List slices

Alex Martelli aleaxit at yahoo.com
Tue Oct 31 11:30:33 EST 2000


"Daniel Klein" <DanielK at aracnet.com> wrote in message
news:YdBL5.7502$Qz2.188666 at typhoon.aracnet.com...
> Given the list
>
>     x = ['first','second','third','forth']
>
> and
>
>     x[-1]
>
> returns ['forth'], it seems inconsistent that
>
>     x[1:-1]
>
> returns ['second',third'] instead of the expected
['second',third','forth'].
> Can someone provide an explanation for this please?

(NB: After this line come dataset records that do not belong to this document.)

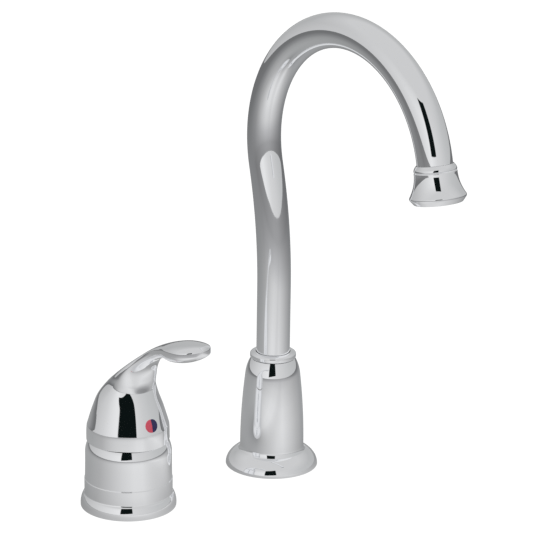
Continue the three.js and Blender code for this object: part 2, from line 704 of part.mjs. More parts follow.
function buildValve() {
  const group = new THREE.Group();
  group.position.x = -HOLE_SPACING;
  tap.add(group);
  const shank = washer(VALVE_SHANK_IN, VALVE_SHANK_R, -VALVE_SHANK_LENGTH, SHANK_HIGH - GAP);
  add(group, "valve_casing", valveCasing(), CHROME);
  add(group, "valve_body", valveBody(), BRASS);
  add(group, "valve_gasket", washer(VALVE_SHANK_R + GAP, VALVE_FLANGE_R, 0, GASKET), RUBBER);
  add(group, "valve_shank", shank, BRASS);
  clampUnderDeck(group, "valve", VALVE_SHANK_R, 8.2, 5.2);
  for (const [name, degrees] of Object.entries(SUPPLY_SPOTS)) {
    add(group, name + "_tube", supplyTube(degrees), COPPER);
    add(group, name + "_fitting", supplyFitting(degrees), BRASS);
  }
  const [lowerRing, upperRing] = CARTRIDGE_RINGS.map((z) => oRing(CARTRIDGE_R - 0.85, 0.8, z));
  add(group, "cartridge_sleeve", cartridge(), BRASS);
  add(group, "cartridge_o_ring_lower", lowerRing, RUBBER);
  add(group, "cartridge_o_ring_upper", upperRing, RUBBER);
  add(group, "cartridge_clip", clipShape(0), STEEL);
  add(group, "retainer_nut", retainerNut(), BRASS);
  add(group, "pivot_snap_ring", snapRing(), STEEL);
}

// ---------------------------------------------------------------- handle
const PIVOT_RING_LOW = NUT_HIGH + GAP;
const PIVOT_RING_HIGH = SNAP_LOW + 0.2 - GAP;
const EAR_IN = 3.3;
const EAR_OUT = 5.3;
const LUG_R = 2.2;
const PIVOT_RING_R = HINGE_BACK - LUG_R - 0.4;
const PIN_R = 1.4;
const YOKE_Z = HINGE_Z + 5; // height at which the yoke takes hold of the stem
const YOKE_HALF = STEM_R + 4;
const PRONG_R = 2;
const STEM_WAIST_R = STEM_R - 1; // where the prongs hold the stem
const STEM_HEAD_R = STEM_R + 1;
const SCREW_R = 2.5;
const SCREW_END = 11.6; // of the set screw, behind the handle's surface
const BOSS_END = 10; // and of the boss that it turns in

// A flat link with round ends, standing fore and aft between two heights, [front, z] each.
function link([front0, z0], [front1, z1], radius, side0, side1) {
  const length = Math.hypot(front1 - front0, z1 - z0);
  const outline = new THREE.Shape();
  outline.absarc(0, 0, radius, Math.PI / 2, (3 * Math.PI) / 2, false);
  outline.absarc(length, 0, radius, -Math.PI / 2, Math.PI / 2, false);
  return new THREE.ExtrudeGeometry(outline, {
    depth: side1 - side0,
    bevelEnabled: false,
    curveSegments: 6,
  })
    .rotateZ(Math.atan2(z1 - z0, front1 - front0))
    .translate(front0, z0, 0)
    .applyMatrix4(new THREE.Matrix4().makeBasis(
      new THREE.Vector3(0, -1, 0),
      new THREE.Vector3(0, 0, 1),
      new THREE.Vector3(-1, 0, 0),
    ))
    .translate(side1, 0, 0);
}

// A round bar from side to side through [front, z].
const crossBar = (radius, side0, side1, front, z) =>
  new THREE.CylinderGeometry(radius, radius, side1 - side0, 12)
    .rotateZ(Math.PI / 2)
    .translate((side0 + side1) / 2, -front, z);

function pivotRing() {
  const ears = [[-EAR_OUT, -EAR_IN], [EAR_IN, EAR_OUT]].map((side) =>
    join(
      link([-HINGE_BACK, HINGE_Z], [-HINGE_BACK + 1, HINGE_Z - 1.2], LUG_R, ...side),
      block(side, [-HINGE_BACK - 0.6, -NECK_R - 1.8], [PIVOT_RING_LOW, PIVOT_RING_HIGH]),
    ),
  );
  const ring = washer(NECK_R + RUN, PIVOT_RING_R, PIVOT_RING_LOW, PIVOT_RING_HIGH);
  return cut(join(ring, ...ears), crossBar(PIN_R + GAP, -EAR_OUT - 1, EAR_OUT + 1, -HINGE_BACK, HINGE_Z));
}

// A cylinder along the button's axis, between two depths behind the handle's surface.
const alongButton = (radius, depth0, depth1, sides = 12) =>
  new THREE.CylinderGeometry(radius, radius, depth1 - depth0, sides)
    .translate(0, -(depth0 + depth1) / 2, 0)
    .rotateX(Math.PI - rad(BUTTON_TILT))
    .translate(0, -BUTTON_FRONT, BUTTON_Z);

// The yoke hangs on the hinge pin, passes both sides of the stem and stands up in front for the set screw.
const POST_FRONT = [BUTTON_FRONT - 12.05, BUTTON_FRONT - 9.75];
const POST_HIGH = BUTTON_Z + 1;
function yoke() {
  const root = -HINGE_BACK + 4.2;
  const thick = [YOKE_Z - 1.1, YOKE_Z + 1.1];
  const bothSides = (inner, make) => [[-YOKE_HALF, -inner], [inner, YOKE_HALF]].map(make);
  const arms = bothSides(STEM_HEAD_R + 0.2, (side) => block(side, [root, POST_FRONT[1]], thick));
  const prongs = bothSides(STEM_WAIST_R + 0.4, (side) => crossBar(PRONG_R, ...side, 0, YOKE_Z));
  const back = block([-YOKE_HALF, YOKE_HALF], [root - 1.6, root + 1.5], [YOKE_Z - 1.5, YOKE_Z + 1.1]);
  const post = block([-YOKE_HALF, YOKE_HALF], POST_FRONT, [YOKE_Z - 1.1, POST_HIGH]);
  const lug = link([-HINGE_BACK, HINGE_Z], [root, YOKE_Z - 0.6], LUG_R, -EAR_IN + GAP, EAR_IN - GAP);
  const pinHole = crossBar(PIN_R + GAP, -EAR_OUT, EAR_OUT, -HINGE_BACK, HINGE_Z);
  const screwHole = alongButton(SCREW_R + GAP, BOSS_END - 1, SCREW_END + GAP);
  return cut(join(lug, back, post, ...arms, ...prongs), pinHole, screwHole);
}

// Sections of the handle from the skirt's edge up over the dome and out along the lever. Each has the point
// on the back, the one where the two edges lie, half the width there and the one on the front or underside.
// The points are [front, height above the skirt's edge]. Up to the crease the front is the dome's own; beyond
// it the front is the lever's hollowed underside.
const section = (back, edge, half, under) => ({ back, edge, half, under });
const dome = (inset, up) =>
  section([inset - SKIRT_R, up], [0, up], SKIRT_R - inset, [SKIRT_R - inset, up]);
const DOME = [
  dome(0, 0),
  dome(0, 6.1),
  dome(1.1, 12.6),
  dome(3.4, 20.1),
  section([6.6 - SKIRT_R, 27.5], [0.4, 27.3], SKIRT_R - 6.1, [SKIRT_R - 6.1, 26.5]),
];
const CREASE = section([12.5 - SKIRT_R, 34.7], [4.2, 35.1], SKIRT_R - 9.8, [SKIRT_R - 8.7, 32.7]);
const LEVER = [
  section([-2.8, 40.7], [7, 39.4], 12.7, [11.4, 37.6]),
  section([6.6, 47.6], [12, 45.7], 11, [12.4, 45.1]),
  section([15.8, 54.5], [19.5, 52.8], 8.4, [19.6, 50.9]),
  section([26.5, 61.9], [28.8, 59.7], 6.6, [28.6, 55.7]), // neck
  section([37.3, 67.4], [38, 64.5], 8.2, [38, 59.1]),
  section([47, 70.7], [48, 67.3], 11.3, [48, 59.7]), // widest
  section([57, 72], [57.5, 68.5], 11.1, [57.8, 62.3]),
  section([63.3, 71.8], [63.6, 69.3], 6.6, [64, 65.7]),
  section([65.8, 70.1], [65.8, 69.6], 1.2, [65.8, 68.3]), // tip
];
const LEVER_STRETCH = LEVER_REACH / LEVER.at(-1).edge[0];
const stretched = ({ back, edge, half, under }) => {
  const [b, e, u] = [back, edge, under].map(([front, up]) => [front * LEVER_STRETCH, up]);
  return section(b, e, half, u);
};

// One ring round a section: over the back from edge to edge, then under it. At the crease the underside
// starts to drop away from the back by the thickness of the lever's edge.
function handleRing(back, edge, width, under, pastCrease, halfSides) {
  const thickness = EDGE_THICKNESS * THREE.MathUtils.clamp(pastCrease, 0, 1) * Math.min(1, width / 4);
  const lower = edge.clone().sub(back.clone().sub(edge).setLength(thickness));
  return [[edge, back, 1], [lower, under, -1]].flatMap(([from, to, sign]) =>
    Array.from({ length: halfSides + 1 }, (_, j) => {
      const angle = (Math.PI * j) / halfSides;
      const p = from.clone().lerp(to, Math.sin(angle));
      return new THREE.Vector3(sign * width * Math.cos(angle), -p.x, SKIRT_BOTTOM + p.y);
    }),
  );
}

// The handle's outside: smooth curves run lengthwise through the sections, the front one broken at the
// crease.
function handleOutside(stepsPerSection, halfSides) {
  const curve = (sections, key) => {
    const spline = new THREE.SplineCurve(sections.map((s) => new THREE.Vector2(...[s[key], 0].flat())));
    return (at) => spline.getPoint(at / (sections.length - 1));
  };
  const all = [...DOME, CREASE, ...LEVER.map(stretched)];
  const crease = DOME.length;
  const [back, edge, half] = ["back", "edge", "half"].map((key) => curve(all, key));
  const domeFront = curve(all.slice(0, crease + 1), "under");
  const underside = curve(all.slice(crease), "under");
  return skin(
    Array.from({ length: (all.length - 1) * stepsPerSection + 1 }, (_, i) => {
      const at = i / stepsPerSection;
      const under = at <= crease ? domeFront(at) : underside(at - crease);
      return handleRing(back(at), edge(at), half(at).x, under, at - crease, halfSides);
    }),
  );
}

function handleCasting() {
  const hollowR = (inset) => SKIRT_R - SHELL_WALL - inset;
  const hollow = turned([
    [0, -5],
    [hollowR(0), -5],
    [hollowR(0), 6.1],
    [hollowR(1.3), 12.6],
    [hollowR(3.9), 20.1],
    [hollowR(7.8), 25.1],
    [hollowR(15.3), 28.6],
    [0, 29.1],
  ]).translate(0, 0, SKIRT_BOTTOM);
  const shell = join(cut(handleOutside(3, 8), hollow), alongButton(6, 1.3, BOSS_END));
  const postRoom = block(
    [-YOKE_HALF - GAP, YOKE_HALF + GAP],
    [POST_FRONT[0] - GAP, POST_FRONT[1] + GAP],
    [YOKE_Z - 2, POST_HIGH + GAP],
  );
  // The back of the skirt is cut away on a slope so that it clears the valve when the handle is lifted.
  const relief = block([-30, 30], [-30, 0], [-10, 0])
    .rotateX(rad(LIFT_LIMIT))
    .translate(0, HINGE_BACK - 1.2, SKIRT_BOTTOM);
  const buttonHole = alongButton(BUTTON_R + GAP, -3, BUTTON_DEPTH + GAP);
  const screwHole = alongButton(SCREW_R + GAP, BUTTON_DEPTH - 0.5, BOSS_END + 1);
  return cut(shell, postRoom, relief, buttonHole, screwHole);
}

function handleStem() {
  const prongSeat = YOKE_Z - PRONG_R - GAP;
  const boreR = 1.8; // for the screw in its end
  return turned([
    [0, CARTRIDGE_LOW + 3.7],
    [STEM_R, CARTRIDGE_LOW + 3.7],
    [STEM_R, prongSeat - 1.1],
    [STEM_HEAD_R, prongSeat - 1.1],
    [STEM_HEAD_R, prongSeat],
    [STEM_WAIST_R, prongSeat],
    [STEM_WAIST_R, YOKE_Z + PRONG_R],
    [boreR, YOKE_Z + PRONG_R],
    [boreR, YOKE_Z - 10],
    [0, YOKE_Z - 10],
  ]);
}

function stemScrew(seat) {
  const screw = turned([
    [0, YOKE_Z - 9],
    [1.5, YOKE_Z - 9],
    [1.5, seat],
    [STEM_R, seat],
    [STEM_R, seat + 2.2],
    [STEM_R - 0.6, seat + 2.8],
    [0, seat + 2.8],
  ]);
  return cut(screw, rod(1.5, seat + 1, seat + 4, 6));
}

function buildHandle() {
  const group = new THREE.Group();
  group.position.x = -HOLE_SPACING;
  tap.add(group);
  const washerLow = YOKE_Z + PRONG_R + GAP;
  const washerHigh = washerLow + 1.2;
  const pin = crossBar(PIN_R, -EAR_OUT - 0.4, EAR_OUT + 0.4, -HINGE_BACK, HINGE_Z);
  const setScrew = cut(alongButton(SCREW_R, 5, SCREW_END), alongButton(1.4, 4, 7.5, 6));
  add(group, "pivot_ring", pivotRing(), BRASS);
  add(group, "hinge_pin", pin, STEEL);
  add(group, "cartridge_stem", handleStem(), BRASS);
  add(group, "stem_washer", washer(1.8, STEM_HEAD_R, washerLow, washerHigh), STEEL);
  add(group, "stem_screw", stemScrew(washerHigh + GAP), STEEL);
  add(group, "handle_yoke", yoke(), STEEL);
  add(group, "handle_casting", handleCasting(), CHROME);
  add(group, "handle_set_screw", setScrew, STEEL);
  add(group, "indicator_button", alongButton(BUTTON_R, 0, BUTTON_DEPTH), BUTTON);
}

buildSpoutFixed();
buildSpoutTurning();
buildValve();
buildHandle();

export default tap;
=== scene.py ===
# %% [markdown]
# # A gooseneck bar tap in polished chrome
# The tap stands on a deck in two pieces: a tall spout that swivels, and beside it a valve under a domed
# handle whose lever curls forward. Nearly all that shows is chrome plate, so this file is about two things:
# surfaces that are smooth enough to hold a reflection, and a studio that is worth reflecting.

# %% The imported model
import json
import math

import bmesh
import bpy
import numpy as np
from mathutils import Matrix


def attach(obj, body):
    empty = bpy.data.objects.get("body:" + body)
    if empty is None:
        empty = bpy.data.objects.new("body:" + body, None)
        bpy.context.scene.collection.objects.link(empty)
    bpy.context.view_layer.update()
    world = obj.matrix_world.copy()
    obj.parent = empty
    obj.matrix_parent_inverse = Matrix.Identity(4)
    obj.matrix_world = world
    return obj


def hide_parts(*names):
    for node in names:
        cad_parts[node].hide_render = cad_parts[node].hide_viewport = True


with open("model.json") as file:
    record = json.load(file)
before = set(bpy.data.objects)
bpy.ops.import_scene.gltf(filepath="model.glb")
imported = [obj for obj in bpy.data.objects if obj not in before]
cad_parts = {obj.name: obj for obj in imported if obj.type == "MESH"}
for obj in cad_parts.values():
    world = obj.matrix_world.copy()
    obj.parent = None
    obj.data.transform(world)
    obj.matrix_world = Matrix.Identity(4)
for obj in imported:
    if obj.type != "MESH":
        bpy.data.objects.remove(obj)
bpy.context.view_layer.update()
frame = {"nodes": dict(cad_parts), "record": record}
MM = 0.001  # shapes are worked out in millimetres, and a mesh is in metres
HOLE_SPACING = 101.6  # from the spout's axis to the valve's: 4 inches
SPOUT_AXIS, VALVE_AXIS = (0, 0), (-HOLE_SPACING, 0)
body_of = {node: body for body, nodes in frame["record"]["behaviour"]["bodies"].items() for node in nodes}

# %% [markdown]
# ## From a grid of points to a mesh
# Each piece here is a grid: rings of points, one after another along the piece. A turned part, a bent tube
# and the lever all fit that pattern, and then one function can make the mesh. Rings that shrink to a point,
# and seams where the grid meets itself, are welded, so that every piece is one closed skin.

# %% Grid to mesh
WELD = 2e-6  # metres: points that are nearer to each other than this become one


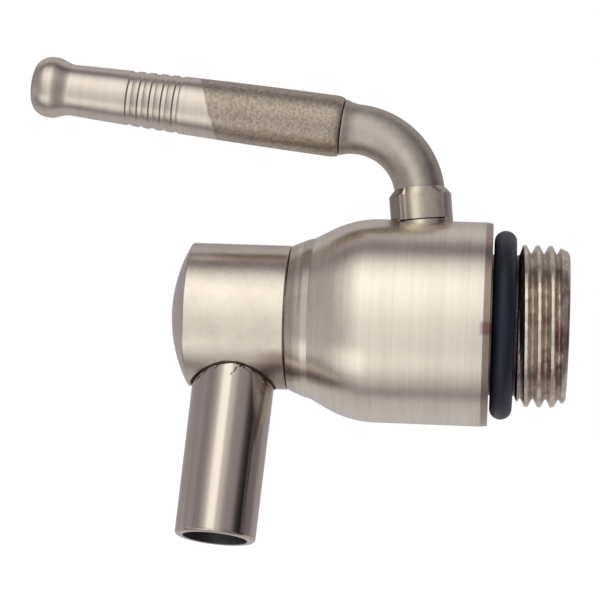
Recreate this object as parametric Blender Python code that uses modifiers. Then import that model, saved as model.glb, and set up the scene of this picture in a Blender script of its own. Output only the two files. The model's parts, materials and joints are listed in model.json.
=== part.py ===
"""Quarter-turn lever tap with a swivel spout: a ball valve on a G 5/8 male shank.

Frame: +X runs along the bore towards the threaded shank, +Z is up, and the origin is on the bore
axis at the body's sealing face. The user stands on the -X side, where the spout hangs down.
"""
import math

import bmesh
import bpy
from mathutils import Matrix, Vector

MM = 0.001  # the dimensions below are in millimetres, and angles are in degrees

# ---- valve body and shank ----
BODY_RADIUS = 14.5
BODY_EDGE = 0.12  # the long, shallow bevel at the sealing face
BODY_EDGE_LENGTH = 0.9
SHOULDER_START = -16.3  # where the cylinder turns into the shoulder
SHOULDER_RADIUS = 14.8
SHOULDER_SLOPE = 28.2
NECK_STEP_X = -25.63  # the kink between the shoulder and the neck cone
NECK_STEP_RADIUS = 11.49
NECK_RADIUS = 10.33
NECK_X = -28.78  # front face of the body
CAVITY_RADIUS = 8.6
CAVITY_BACK = -1.6
INLET_RADIUS = 6.0
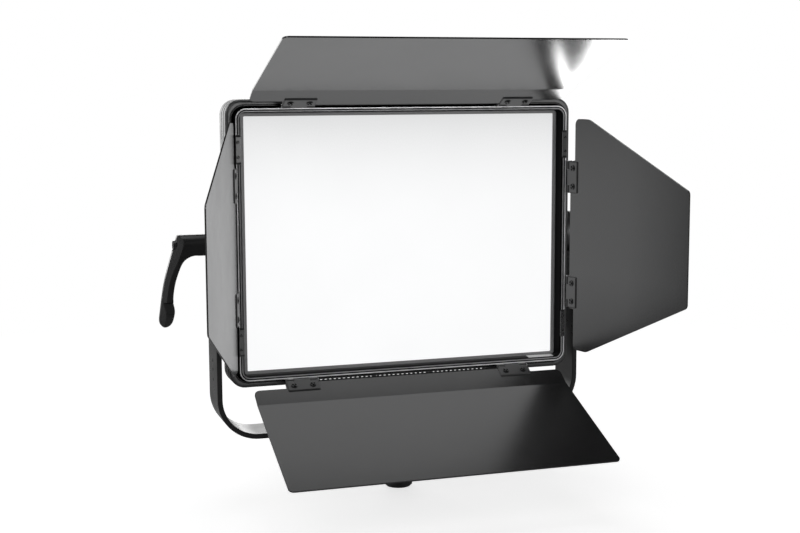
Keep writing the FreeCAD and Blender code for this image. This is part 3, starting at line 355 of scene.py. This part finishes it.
def frame_ring():
    """the barn door frame: painted highlight lines on the front rims, coloured light like bare
    metal, channel and sides black
    """
    m = Mat("frame_ring")
    left, front = FRAME_LO[0], FRAME_LO[1]
    x, y, _ = m.xyz()
    outline = frame_outline_distance(m)
    fine = m.noise(scale=2000.0, detail=3.0)
    mid = m.noise(scale=70.0, detail=5.0, rough=0.65)
    # painted highlight: the front rims are coloured light where they would catch the light
    rim_highlight = m.remap(y, over=(front + 0.00050, front + 0.00022))
    rim_highlight = rim_highlight * m.remap(mid, over=(0.35, 0.6), to=(0.75, 1.0))
    # the painted highlight is made weaker on the inner rim and on the left side
    rim_highlight = rim_highlight * m.remap(outline, over=(-0.0018, -0.0012), to=(0.45, 1.0))
    rim_highlight = rim_highlight * m.remap(x, over=(left + 0.004, left + 0.016), to=(0.62, 1.0))
    col = m.mix(rim_highlight, (0.003, 0.003, 0.0032), (0.66, 0.66, 0.67))
    m.set({"Base Color": m.scaled(col, by=1.0 + m.swing(fine, by=0.10)),
           "Metallic": rim_highlight * 0.25,
           "Specular IOR Level": m.remap(rim_highlight, over=(0.0, 1.0), to=(0.05, 0.5)),
           "Roughness": 0.42 + mid * -0.12,
           "Normal": m.bump(fine, strength=0.08, distance=0.00004)})


def socket_screws():
    """black oxide socket screws: painted shade (ambient occlusion) blackens the recess,
    burnished head
    """
    m = Mat("socket_screws")
    # painted shade: where ambient occlusion finds a recess, the colour goes near black and the
    # specular to none
    outside_painted_recess_shade = m.remap(m.openness(0.0016), over=(0.68, 0.95))
    cloud = m.noise(scale=300.0, detail=4.0)
    fine = m.noise(scale=2400.0, detail=2.0, rough=0.5)
    head = m.mix(cloud, (0.016, 0.016, 0.0165), (0.026, 0.026, 0.0265))
    m.set({"Base Color": m.mix(outside_painted_recess_shade, (0.001, 0.001, 0.001), head),
           "Specular IOR Level": m.remap(outside_painted_recess_shade, over=(0.0, 1.0), to=(0.0, 0.65)),
           "Roughness": 0.30 + m.swing(cloud, by=0.06),
           "Normal": m.bump(fine, strength=0.08, distance=0.00003)})


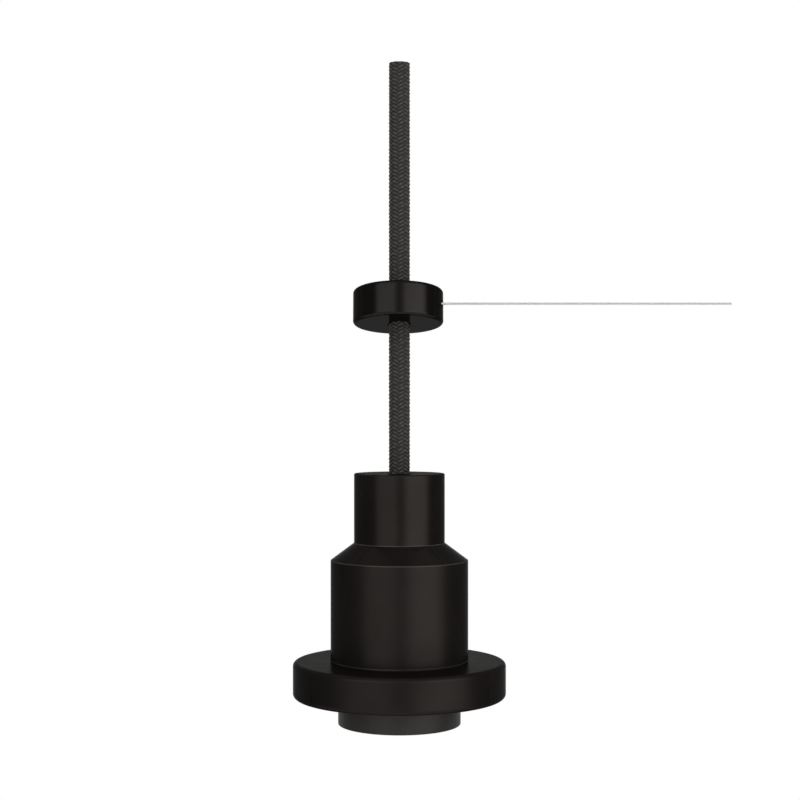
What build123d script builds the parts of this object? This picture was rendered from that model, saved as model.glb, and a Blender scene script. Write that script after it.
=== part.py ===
from build123d import *
import math
import os

# Pendant lamp holder for an E27 lamp, hung on a thick textile cord.
# Lengths are in millimetres and Z is up. The origin is the cut end of the cord, where the light is held,
# and everything else hangs below it. The front view looks along +Y.
# A round metal grip sits on the cord. A steel wire leaves the grip towards +X and holds the cord to one side.

# Cord
cord_diameter = 6.4
cord_free_length = 128.2
core_diameter = 2.2
core_ring_radius = 1.6
conductor_diameter = 1.2

# Housing, turned from one bar
neck_diameter = 28.4
neck_height = 21.7
cone_height = 5.4
barrel_diameter = 43.0
barrel_height = 31.5
housing_wall = 2.1
top_wall = 5.0
cord_hole_clearance = 0.45
housing_rim_round = 0.5
shoulder_round = 0.35
neck_foot_round = 0.3

# Wide flange ring, screwed into the barrel by its spigot
flange_diameter = 66.5
flange_thickness = 11.2
flange_round = 1.4
spigot_height = 9.0
screwed_clearance = 0.1
boss_height = 0.5
boss_round = 0.15

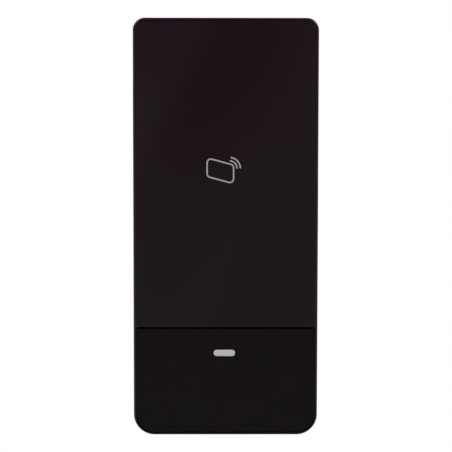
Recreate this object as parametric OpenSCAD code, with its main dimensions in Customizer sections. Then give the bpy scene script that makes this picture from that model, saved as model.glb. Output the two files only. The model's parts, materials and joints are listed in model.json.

Sure!  Let's forget for the moment negative indices -- they are equivalent,
in a slice, to just the same ">=0 indices" to which they would be in an
indexing (i.e., when applied to a sequence whose len is L, -1 is equivalent
to L-1, -2 to L-2, ..., whether in a slice or in an indexing).

In general, sequence[a:b], for 0 <= a <= b, returns (or lets you set)
the slice that includes items from sequence[a], INCLUDED, to
sequence[b], EXCLUDED (if a>=len(sequence), or b<=a, we have
'empty slices', but "correctly placed" -- at the end of the
sequence, if a >= len(sequence); this matters when you assign
something to the slice...).

The EXCLUDED part is what seems "inconsistent" with indexing to you.

The motivation for it is that this style -- _always_ denote intervals
as 'half-open': lower-bound-included, upper-bound-excluded -- has
proven with experience to be an excellent way to reduce the dreaded
"off-by-one" errors.  Note that the range() built-in function is
quite consistent with that -- it, too, returns numbers _up to but
excluding_ the "upperbound" argument that you pass to it!

You shall find at:
http://www.deja.com/getdoc.xp?AN=593933994
a nice article by Kragen Sitaker on the subject (with a funny
Dijkstra parable as a bonus, though the relevance to the
specific argument is suspect:-).

Say that you want "all the sequence except the last 3 items".
With the "Python convention", that's seq[:-3] -- idiomatic,
readable, clear, and quite symmetric with "all except the
first 3 items" which is seq[3:].  The number of items in
seq[a:b] (with b>=a, and b not _too_ large:-) is b-a --
again,readable and clear.  "All but the first and last" is
seq[1:-1].  To insert 'x' in list l at any position n, one
writes l[n:n]='x'.  Etc, etc; you won't believe how many
little fussy '+1's and '-1's this saves you for common list
processing tasks (and each is one less opportunity for an
off-by-one error...), particularly as it plays well with
the 0-based array indices.

AFAIK, Koenig (in "C Traps and Pitfalls") was the first to
explain this technique in detail, in print.  It's in a C
context, of course, thus focusing on loops such as
    for(i=a; i<b; ++i)
rather than 'list-slicing', but the key idea of the
"half-open interval" translates quite well.